- The twitter chaos is only just beginning. A few months from now, Twitter will still be there, but the bad currency of disinformation and polarisation will win out.
- We who use Twitter to follow authoritative sources and get information in real time, what alternative do we have? Does it still make sense to be on Twitter? Does it still make sense, in general, to think that a social network is a virtual town square?

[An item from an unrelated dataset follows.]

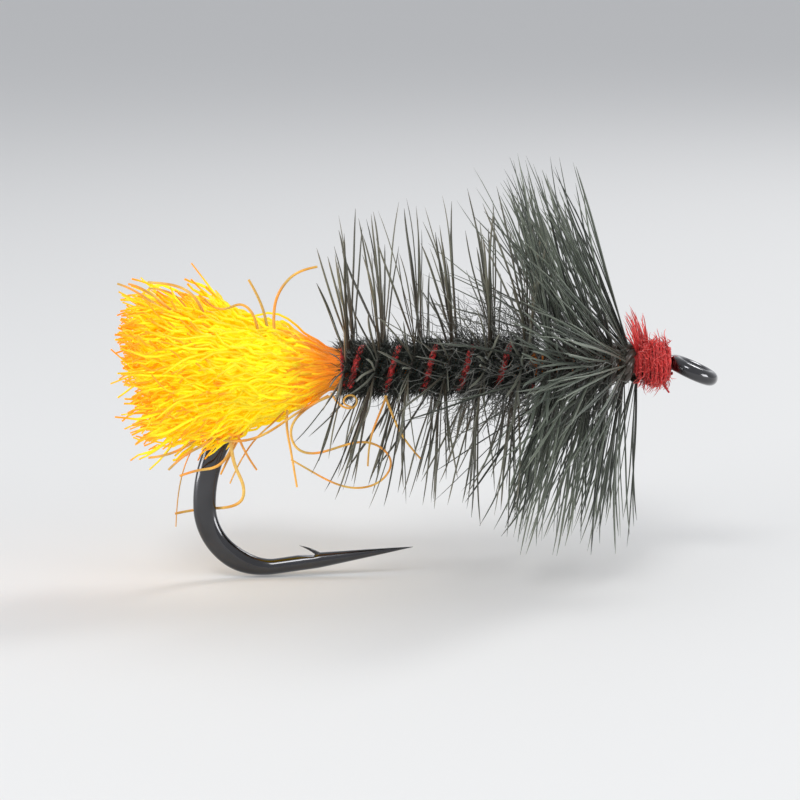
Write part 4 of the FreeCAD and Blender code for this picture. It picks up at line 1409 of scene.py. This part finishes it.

I’m a desocialiser in progress.
It took me four years to follow Jaron Lanier´s invitation to close my social media accounts. I deleted Facebook in 2021 and Instagram more recently. I closed those accounts not for the solid reasons listed by Lanier in his book (starting from the enourmous privacy issues), but out of boredom: I was wasting my time looking at irrelevant content, always the same, less and less original, not innovative, often banal. Sorry, old friends who connected with me year after year. Your content sucked, too.
I also had a two-month flirtation with TikTok, but ended it when I realised I was using the app as a skinner box. Fun, true, with lots of clever content: but too addictive. Opened and closed this summer 2022.
Meanwhile, I had moved my media consumption more and more to newsletters and podcasts, desocialising my information needs. It went well. I am consuming more intelligence content than ever.
With Twitter I had a different relationship.
I am a news freak, a media nerd, always looking for authoritative sources to access directly, not via journalistic abstracts.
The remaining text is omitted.